__YOUR TASK__. Extract, without alteration, each line from the start of the listing to the line bearing "keel_share, ridge_share = 0.5, 0.52".

__SUPPLIED INFORMATION__.
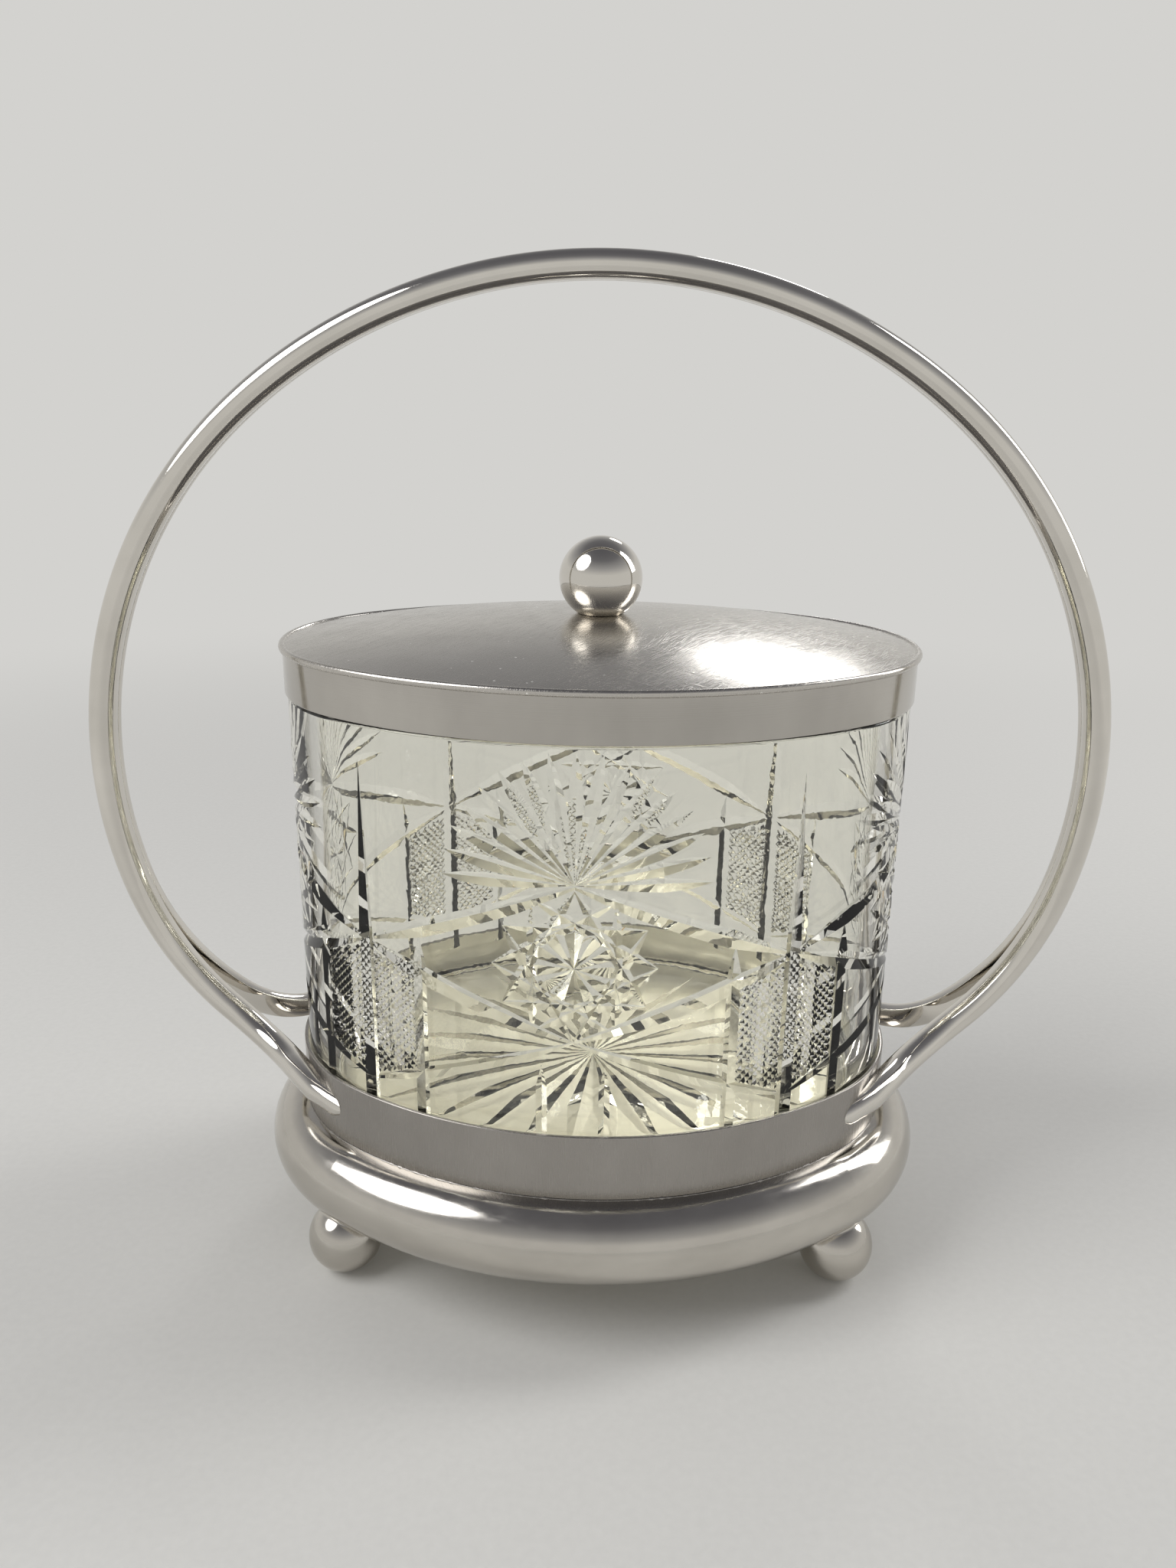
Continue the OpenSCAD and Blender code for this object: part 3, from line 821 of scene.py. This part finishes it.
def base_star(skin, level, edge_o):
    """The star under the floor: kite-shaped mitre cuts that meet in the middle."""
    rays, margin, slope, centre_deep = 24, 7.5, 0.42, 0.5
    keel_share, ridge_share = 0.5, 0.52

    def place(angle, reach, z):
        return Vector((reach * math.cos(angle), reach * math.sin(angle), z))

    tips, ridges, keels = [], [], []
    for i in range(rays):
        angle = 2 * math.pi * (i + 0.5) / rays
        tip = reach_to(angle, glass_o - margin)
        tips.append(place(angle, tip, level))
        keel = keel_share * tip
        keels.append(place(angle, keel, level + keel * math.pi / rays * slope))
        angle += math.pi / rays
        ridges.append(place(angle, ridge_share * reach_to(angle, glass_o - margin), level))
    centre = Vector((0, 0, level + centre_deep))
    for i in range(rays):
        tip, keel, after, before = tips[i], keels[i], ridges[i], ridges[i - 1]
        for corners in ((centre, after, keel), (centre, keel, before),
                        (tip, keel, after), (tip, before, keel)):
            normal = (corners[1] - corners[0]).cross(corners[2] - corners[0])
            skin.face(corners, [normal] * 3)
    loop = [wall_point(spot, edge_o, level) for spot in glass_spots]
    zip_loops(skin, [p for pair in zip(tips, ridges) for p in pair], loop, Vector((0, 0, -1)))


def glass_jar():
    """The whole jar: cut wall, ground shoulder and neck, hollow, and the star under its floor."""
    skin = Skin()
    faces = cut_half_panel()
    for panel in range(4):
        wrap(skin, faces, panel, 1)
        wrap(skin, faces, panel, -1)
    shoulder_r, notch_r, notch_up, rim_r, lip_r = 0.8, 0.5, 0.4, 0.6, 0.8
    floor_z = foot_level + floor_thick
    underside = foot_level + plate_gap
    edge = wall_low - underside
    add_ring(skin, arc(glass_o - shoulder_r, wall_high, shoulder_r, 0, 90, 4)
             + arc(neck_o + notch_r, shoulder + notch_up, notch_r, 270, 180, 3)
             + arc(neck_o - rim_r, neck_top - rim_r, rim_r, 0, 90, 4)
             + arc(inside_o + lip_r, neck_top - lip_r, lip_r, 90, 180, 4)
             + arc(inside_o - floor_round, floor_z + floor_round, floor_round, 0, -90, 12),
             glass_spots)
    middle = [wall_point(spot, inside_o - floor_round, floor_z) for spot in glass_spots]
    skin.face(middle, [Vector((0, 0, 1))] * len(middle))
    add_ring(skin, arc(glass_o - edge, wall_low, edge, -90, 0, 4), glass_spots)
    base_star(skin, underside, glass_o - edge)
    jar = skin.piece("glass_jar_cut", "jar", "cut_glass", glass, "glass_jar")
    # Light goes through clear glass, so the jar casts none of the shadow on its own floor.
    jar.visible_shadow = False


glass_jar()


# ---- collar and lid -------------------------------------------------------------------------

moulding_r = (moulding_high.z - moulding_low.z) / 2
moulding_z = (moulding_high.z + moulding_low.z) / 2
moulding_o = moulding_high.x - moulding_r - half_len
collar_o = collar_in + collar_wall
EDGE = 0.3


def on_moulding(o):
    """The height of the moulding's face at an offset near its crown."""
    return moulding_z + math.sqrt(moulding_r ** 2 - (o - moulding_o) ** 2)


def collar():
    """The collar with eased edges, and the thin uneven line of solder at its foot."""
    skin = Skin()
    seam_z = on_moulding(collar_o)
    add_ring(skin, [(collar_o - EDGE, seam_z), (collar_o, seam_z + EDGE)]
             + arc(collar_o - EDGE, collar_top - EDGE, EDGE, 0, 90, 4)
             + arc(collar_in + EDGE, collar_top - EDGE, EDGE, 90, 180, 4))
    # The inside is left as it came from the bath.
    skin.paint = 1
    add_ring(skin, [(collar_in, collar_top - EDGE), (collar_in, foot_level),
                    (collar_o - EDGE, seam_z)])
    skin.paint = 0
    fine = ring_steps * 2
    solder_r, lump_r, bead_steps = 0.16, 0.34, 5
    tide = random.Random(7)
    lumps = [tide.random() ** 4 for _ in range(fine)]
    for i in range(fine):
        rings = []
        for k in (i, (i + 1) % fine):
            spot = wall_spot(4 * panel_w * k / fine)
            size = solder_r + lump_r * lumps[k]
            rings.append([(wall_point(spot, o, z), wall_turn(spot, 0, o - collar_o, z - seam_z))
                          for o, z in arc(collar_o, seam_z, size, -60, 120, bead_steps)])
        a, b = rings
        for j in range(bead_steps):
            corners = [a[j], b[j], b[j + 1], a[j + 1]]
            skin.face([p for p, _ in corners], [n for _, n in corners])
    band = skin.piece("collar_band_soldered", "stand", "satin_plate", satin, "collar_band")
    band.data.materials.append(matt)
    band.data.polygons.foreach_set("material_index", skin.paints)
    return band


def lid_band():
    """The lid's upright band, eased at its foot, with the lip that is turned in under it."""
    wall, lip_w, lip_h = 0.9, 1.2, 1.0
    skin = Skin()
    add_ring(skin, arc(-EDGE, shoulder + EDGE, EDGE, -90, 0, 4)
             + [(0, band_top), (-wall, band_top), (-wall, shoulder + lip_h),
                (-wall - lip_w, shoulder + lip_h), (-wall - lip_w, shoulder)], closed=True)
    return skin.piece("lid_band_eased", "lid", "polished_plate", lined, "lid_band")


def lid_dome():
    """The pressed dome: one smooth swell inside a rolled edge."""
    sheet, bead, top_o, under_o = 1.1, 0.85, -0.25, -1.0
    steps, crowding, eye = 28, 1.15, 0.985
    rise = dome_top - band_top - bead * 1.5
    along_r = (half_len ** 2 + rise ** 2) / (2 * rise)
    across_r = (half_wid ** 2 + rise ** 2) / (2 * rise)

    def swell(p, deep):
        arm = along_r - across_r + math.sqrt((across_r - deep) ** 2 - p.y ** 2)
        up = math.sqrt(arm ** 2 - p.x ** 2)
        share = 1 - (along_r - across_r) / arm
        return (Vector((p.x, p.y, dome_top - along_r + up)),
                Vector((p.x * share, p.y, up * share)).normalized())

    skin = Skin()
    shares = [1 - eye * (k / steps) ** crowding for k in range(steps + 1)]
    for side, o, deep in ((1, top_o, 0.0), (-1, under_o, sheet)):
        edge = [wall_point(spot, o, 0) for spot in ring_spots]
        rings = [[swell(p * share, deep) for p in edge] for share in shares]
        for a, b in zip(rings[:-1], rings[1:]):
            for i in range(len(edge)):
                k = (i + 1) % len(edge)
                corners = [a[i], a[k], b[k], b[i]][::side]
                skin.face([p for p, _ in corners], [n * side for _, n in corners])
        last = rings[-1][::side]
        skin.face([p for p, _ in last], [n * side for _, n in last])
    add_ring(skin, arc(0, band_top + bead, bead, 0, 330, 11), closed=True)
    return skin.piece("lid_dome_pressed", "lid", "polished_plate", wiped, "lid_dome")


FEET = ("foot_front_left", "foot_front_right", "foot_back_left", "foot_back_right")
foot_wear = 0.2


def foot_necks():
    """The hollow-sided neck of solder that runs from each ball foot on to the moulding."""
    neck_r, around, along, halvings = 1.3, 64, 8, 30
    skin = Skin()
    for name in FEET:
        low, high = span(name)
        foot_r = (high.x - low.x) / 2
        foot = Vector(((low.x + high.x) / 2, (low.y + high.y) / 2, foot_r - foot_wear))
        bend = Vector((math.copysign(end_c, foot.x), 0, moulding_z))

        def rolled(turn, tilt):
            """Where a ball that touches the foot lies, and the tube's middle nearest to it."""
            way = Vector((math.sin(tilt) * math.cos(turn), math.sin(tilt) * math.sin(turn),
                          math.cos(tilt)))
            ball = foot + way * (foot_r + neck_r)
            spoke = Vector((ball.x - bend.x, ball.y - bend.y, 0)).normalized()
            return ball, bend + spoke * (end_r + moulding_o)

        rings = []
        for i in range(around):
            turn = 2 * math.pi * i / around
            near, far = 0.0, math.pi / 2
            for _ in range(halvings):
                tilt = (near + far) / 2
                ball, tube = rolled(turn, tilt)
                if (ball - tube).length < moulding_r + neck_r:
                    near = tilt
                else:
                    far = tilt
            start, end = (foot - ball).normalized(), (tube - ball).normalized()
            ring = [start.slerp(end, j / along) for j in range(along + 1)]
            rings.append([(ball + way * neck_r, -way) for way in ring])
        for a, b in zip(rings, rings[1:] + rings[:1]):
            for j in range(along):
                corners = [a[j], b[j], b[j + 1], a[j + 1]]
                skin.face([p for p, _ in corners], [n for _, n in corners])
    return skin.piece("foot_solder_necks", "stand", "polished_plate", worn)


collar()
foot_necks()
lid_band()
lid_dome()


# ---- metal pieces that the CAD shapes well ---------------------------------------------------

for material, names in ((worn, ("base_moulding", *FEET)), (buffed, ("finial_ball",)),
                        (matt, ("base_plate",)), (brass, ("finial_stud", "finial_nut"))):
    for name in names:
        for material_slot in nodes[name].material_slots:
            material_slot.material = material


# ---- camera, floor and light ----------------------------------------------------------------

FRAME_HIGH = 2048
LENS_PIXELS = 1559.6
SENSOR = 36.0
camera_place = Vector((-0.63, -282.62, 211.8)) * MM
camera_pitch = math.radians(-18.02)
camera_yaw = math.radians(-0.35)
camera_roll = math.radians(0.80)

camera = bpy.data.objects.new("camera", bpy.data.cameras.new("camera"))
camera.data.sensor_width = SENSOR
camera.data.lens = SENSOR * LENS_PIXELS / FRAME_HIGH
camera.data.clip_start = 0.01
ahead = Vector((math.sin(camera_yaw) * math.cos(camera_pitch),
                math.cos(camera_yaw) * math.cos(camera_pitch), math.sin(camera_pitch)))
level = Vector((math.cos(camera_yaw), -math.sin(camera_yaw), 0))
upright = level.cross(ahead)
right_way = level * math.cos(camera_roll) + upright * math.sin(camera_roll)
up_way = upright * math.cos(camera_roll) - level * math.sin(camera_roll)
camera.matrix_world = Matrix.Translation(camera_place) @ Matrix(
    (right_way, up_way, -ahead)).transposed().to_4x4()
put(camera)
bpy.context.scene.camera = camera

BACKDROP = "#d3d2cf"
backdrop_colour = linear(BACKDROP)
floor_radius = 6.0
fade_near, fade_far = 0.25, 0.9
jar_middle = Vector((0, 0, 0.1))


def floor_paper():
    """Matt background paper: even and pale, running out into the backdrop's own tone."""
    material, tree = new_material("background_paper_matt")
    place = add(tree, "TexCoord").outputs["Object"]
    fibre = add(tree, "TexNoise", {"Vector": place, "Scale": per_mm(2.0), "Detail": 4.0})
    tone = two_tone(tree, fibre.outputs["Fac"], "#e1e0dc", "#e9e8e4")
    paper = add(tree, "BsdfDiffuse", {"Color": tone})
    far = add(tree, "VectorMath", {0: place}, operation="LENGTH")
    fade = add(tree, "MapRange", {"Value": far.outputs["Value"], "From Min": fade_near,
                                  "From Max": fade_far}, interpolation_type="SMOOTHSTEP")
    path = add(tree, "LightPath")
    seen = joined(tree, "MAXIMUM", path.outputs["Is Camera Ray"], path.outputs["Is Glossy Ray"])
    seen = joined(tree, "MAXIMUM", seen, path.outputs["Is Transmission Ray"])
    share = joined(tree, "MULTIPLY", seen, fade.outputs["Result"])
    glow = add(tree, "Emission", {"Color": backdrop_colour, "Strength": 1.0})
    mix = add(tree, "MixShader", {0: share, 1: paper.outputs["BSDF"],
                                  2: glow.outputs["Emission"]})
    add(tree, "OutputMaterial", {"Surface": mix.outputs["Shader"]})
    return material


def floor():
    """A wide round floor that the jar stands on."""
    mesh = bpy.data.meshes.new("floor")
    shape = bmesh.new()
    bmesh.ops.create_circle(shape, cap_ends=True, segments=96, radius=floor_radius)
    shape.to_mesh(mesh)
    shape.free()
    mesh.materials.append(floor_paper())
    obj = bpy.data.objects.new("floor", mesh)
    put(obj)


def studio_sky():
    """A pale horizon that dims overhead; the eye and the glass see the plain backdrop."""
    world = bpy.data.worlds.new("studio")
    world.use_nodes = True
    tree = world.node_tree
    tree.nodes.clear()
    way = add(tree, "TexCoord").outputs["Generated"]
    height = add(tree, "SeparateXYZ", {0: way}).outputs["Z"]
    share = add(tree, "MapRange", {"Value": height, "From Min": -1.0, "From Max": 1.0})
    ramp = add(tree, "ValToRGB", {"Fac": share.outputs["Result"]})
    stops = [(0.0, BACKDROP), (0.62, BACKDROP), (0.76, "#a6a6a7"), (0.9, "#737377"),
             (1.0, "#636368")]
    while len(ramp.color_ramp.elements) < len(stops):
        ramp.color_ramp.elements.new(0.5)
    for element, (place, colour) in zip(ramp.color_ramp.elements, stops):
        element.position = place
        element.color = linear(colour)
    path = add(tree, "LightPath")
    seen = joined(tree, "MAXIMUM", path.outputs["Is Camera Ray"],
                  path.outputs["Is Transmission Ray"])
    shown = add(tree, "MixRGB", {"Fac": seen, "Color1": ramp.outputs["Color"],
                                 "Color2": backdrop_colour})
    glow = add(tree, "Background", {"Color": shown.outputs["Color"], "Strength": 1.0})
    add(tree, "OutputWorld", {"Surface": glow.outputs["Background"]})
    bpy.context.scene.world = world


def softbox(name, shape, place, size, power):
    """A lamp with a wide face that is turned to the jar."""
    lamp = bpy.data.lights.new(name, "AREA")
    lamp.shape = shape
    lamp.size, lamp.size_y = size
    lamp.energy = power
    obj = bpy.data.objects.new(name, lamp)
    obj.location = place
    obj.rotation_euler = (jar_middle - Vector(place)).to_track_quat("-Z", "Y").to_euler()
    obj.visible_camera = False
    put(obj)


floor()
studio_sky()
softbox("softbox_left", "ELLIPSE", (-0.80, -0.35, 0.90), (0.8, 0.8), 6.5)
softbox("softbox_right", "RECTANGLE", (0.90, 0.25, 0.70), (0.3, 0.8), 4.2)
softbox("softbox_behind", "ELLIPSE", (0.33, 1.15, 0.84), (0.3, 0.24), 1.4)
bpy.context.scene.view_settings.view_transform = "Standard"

__RESULT__.
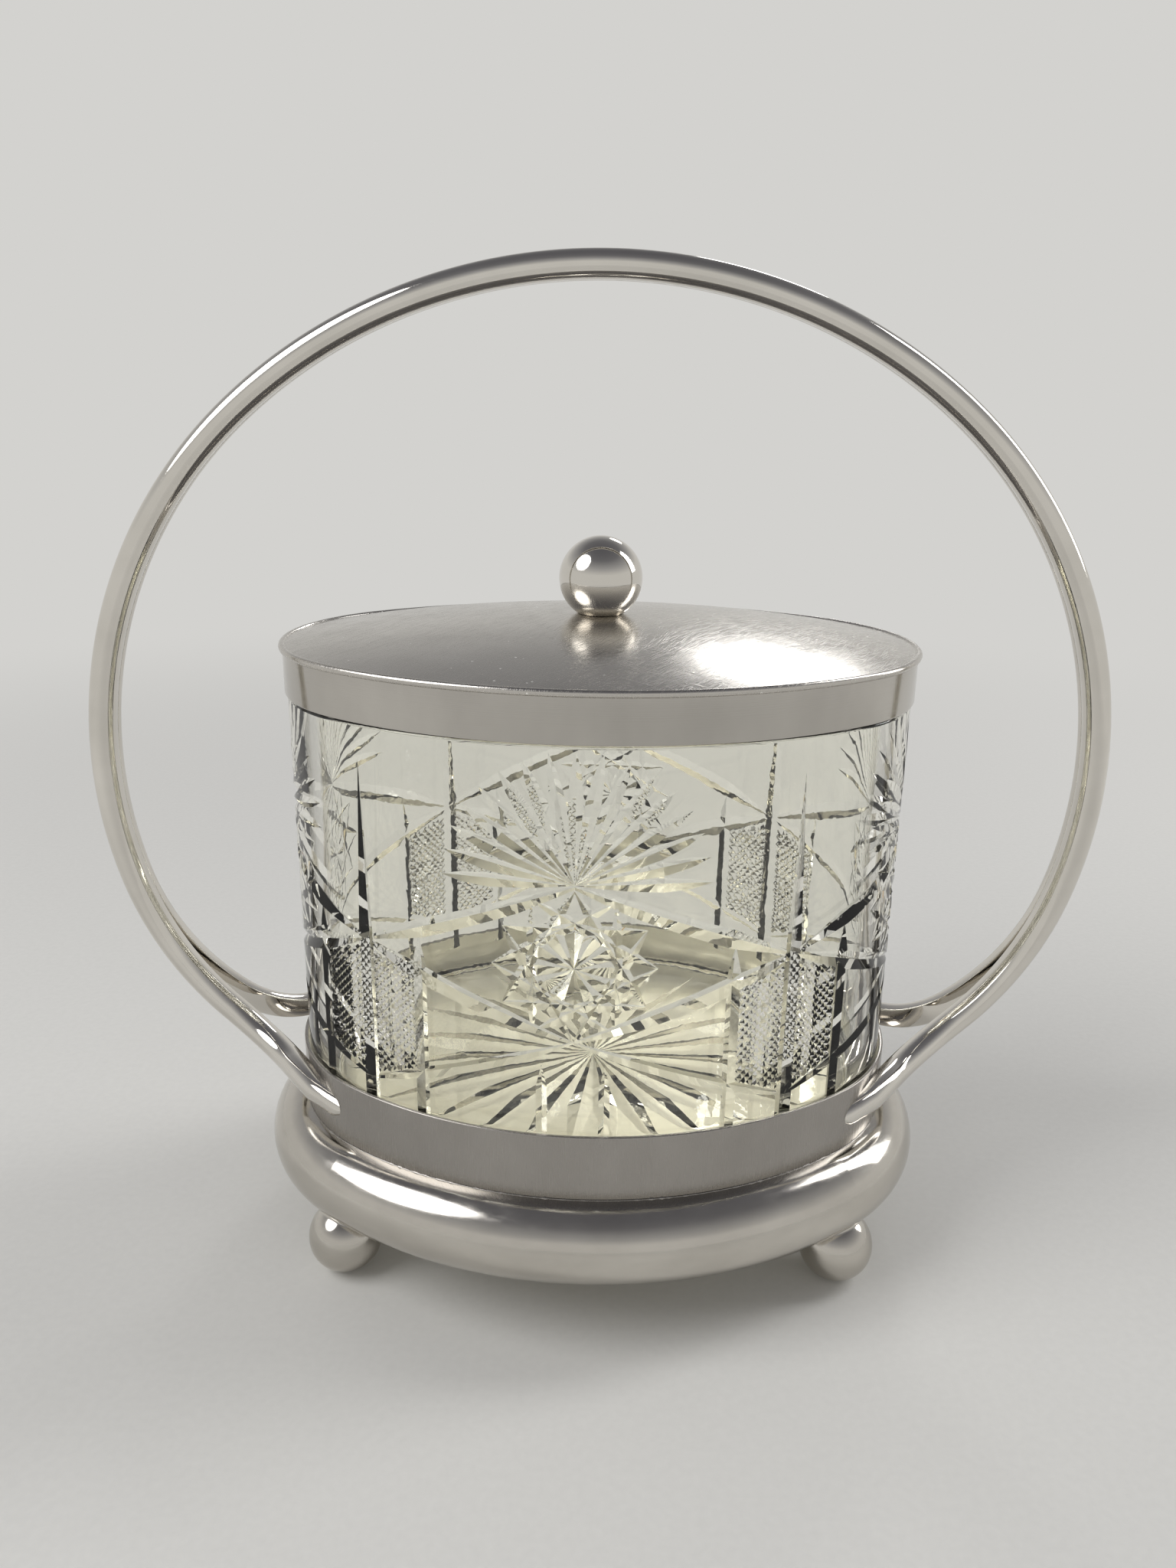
Continue the OpenSCAD and Blender code for this object: part 3, from line 821 of scene.py. This part finishes it.
def base_star(skin, level, edge_o):
    """The star under the floor: kite-shaped mitre cuts that meet in the middle."""
    rays, margin, slope, centre_deep = 24, 7.5, 0.42, 0.5
    keel_share, ridge_share = 0.5, 0.52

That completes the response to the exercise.